### Aim of the task
For the material that follows, list every line containing the word "axes".

### Data lines
···
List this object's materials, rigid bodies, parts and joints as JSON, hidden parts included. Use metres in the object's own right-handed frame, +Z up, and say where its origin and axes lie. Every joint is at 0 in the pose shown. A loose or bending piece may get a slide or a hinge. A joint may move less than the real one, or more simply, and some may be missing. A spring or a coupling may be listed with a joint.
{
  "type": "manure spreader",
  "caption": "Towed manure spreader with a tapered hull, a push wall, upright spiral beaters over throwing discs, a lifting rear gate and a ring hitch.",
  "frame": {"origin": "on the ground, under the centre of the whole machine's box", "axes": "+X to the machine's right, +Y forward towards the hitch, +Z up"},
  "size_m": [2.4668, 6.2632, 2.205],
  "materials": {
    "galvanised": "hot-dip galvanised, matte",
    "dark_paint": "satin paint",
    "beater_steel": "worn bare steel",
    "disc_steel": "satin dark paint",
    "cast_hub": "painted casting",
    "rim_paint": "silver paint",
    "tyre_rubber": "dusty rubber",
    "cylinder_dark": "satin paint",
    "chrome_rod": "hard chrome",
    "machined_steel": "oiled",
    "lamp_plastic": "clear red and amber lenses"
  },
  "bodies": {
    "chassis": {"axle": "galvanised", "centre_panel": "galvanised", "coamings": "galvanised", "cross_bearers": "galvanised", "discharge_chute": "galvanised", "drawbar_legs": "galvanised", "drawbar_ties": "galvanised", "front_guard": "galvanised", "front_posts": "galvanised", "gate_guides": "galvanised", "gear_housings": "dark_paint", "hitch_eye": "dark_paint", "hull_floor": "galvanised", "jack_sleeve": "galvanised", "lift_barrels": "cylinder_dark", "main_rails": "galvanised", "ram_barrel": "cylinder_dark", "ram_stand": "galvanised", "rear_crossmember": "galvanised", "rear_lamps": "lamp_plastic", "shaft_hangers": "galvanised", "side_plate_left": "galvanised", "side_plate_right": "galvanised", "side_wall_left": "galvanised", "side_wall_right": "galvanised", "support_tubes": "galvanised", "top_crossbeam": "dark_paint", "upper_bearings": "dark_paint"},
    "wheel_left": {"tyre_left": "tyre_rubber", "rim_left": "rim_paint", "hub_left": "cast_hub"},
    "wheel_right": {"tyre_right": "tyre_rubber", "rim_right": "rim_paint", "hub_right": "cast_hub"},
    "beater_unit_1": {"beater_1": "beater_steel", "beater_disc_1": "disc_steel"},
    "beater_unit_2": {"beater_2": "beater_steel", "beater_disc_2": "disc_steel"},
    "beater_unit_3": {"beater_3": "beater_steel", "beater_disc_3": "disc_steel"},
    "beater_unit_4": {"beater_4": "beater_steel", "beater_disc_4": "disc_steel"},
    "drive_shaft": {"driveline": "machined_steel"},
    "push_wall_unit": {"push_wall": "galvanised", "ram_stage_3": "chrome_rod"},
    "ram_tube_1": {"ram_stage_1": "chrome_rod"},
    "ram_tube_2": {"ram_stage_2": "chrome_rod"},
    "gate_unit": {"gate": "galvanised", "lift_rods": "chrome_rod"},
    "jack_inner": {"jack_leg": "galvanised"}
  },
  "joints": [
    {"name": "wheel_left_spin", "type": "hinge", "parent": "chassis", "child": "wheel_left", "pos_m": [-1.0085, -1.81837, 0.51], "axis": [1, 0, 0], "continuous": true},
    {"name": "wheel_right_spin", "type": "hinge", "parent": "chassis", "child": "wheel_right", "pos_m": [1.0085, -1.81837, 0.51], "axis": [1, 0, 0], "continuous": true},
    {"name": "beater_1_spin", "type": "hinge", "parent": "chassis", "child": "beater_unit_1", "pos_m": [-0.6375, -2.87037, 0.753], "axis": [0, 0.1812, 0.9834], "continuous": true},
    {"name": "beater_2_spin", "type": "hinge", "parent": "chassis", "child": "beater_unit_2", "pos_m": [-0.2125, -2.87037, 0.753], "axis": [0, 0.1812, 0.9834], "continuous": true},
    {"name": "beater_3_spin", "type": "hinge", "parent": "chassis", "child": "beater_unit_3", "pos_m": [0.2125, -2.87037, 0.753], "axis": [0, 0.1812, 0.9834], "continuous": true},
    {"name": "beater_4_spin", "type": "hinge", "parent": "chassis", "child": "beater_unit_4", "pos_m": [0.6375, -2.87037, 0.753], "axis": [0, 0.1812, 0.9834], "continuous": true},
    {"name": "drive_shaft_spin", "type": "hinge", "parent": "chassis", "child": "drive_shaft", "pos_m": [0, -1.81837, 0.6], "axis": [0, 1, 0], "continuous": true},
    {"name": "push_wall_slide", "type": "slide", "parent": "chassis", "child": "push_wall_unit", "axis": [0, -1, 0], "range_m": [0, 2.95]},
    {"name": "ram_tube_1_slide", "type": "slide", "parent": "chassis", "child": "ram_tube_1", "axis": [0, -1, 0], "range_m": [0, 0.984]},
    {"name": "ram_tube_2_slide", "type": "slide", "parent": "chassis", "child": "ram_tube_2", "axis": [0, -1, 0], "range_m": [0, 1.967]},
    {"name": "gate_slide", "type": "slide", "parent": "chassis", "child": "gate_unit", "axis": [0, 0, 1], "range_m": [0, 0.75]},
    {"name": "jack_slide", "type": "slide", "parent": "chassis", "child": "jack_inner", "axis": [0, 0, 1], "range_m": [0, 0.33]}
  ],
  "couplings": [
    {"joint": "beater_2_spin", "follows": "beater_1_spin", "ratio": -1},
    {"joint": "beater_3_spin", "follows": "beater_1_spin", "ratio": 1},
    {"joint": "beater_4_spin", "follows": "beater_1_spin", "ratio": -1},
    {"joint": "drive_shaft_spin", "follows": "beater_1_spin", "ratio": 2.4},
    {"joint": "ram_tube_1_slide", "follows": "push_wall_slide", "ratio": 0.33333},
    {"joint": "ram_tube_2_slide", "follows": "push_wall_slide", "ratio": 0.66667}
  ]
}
···
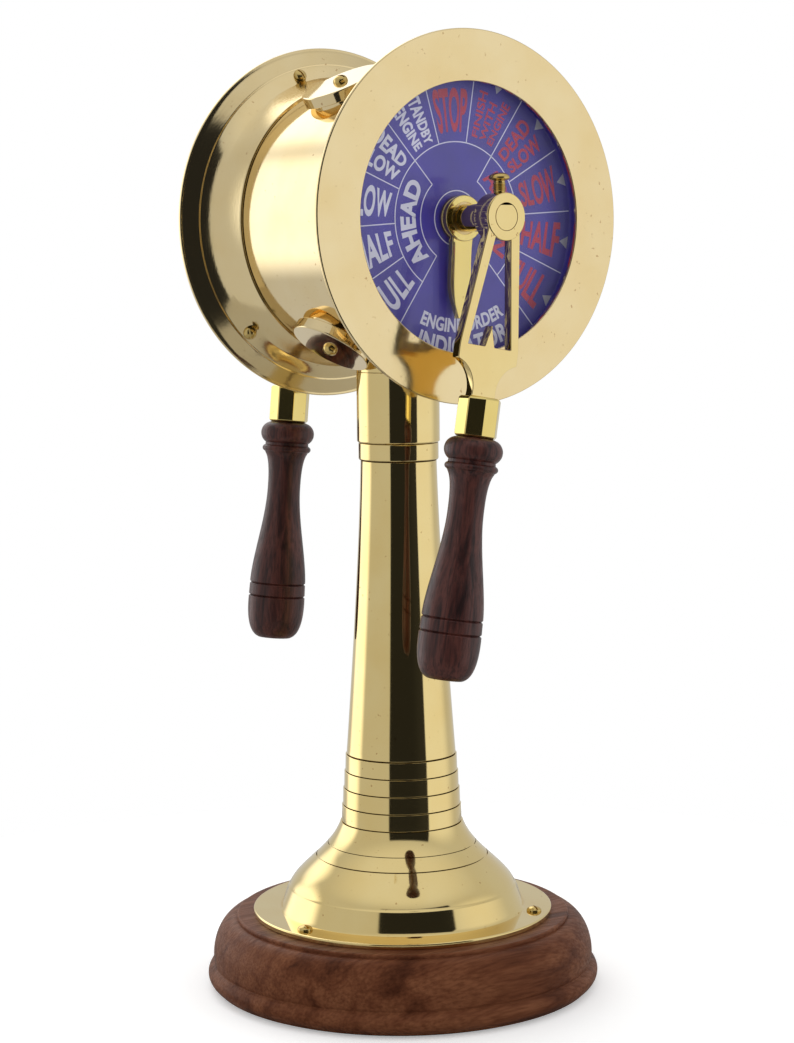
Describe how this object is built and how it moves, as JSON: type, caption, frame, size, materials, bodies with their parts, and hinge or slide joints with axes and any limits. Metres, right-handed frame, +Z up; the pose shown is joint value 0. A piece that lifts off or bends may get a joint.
···
### Written answer
List this object's materials, rigid bodies, parts and joints as JSON, hidden parts included. Use metres in the object's own right-handed frame, +Z up, and say where its origin and axes lie. Every joint is at 0 in the pose shown. A loose or bending piece may get a slide or a hinge. A joint may move less than the real one, or more simply, and some may be missing. A spring or a coupling may be listed with a joint.
  "frame": {"origin": "on the ground, under the centre of the whole machine's box", "axes": "+X to the machine's right, +Y forward towards the hitch, +Z up"},
Describe how this object is built and how it moves, as JSON: type, caption, frame, size, materials, bodies with their parts, and hinge or slide joints with axes and any limits. Metres, right-handed frame, +Z up; the pose shown is joint value 0. A piece that lifts off or bends may get a joint.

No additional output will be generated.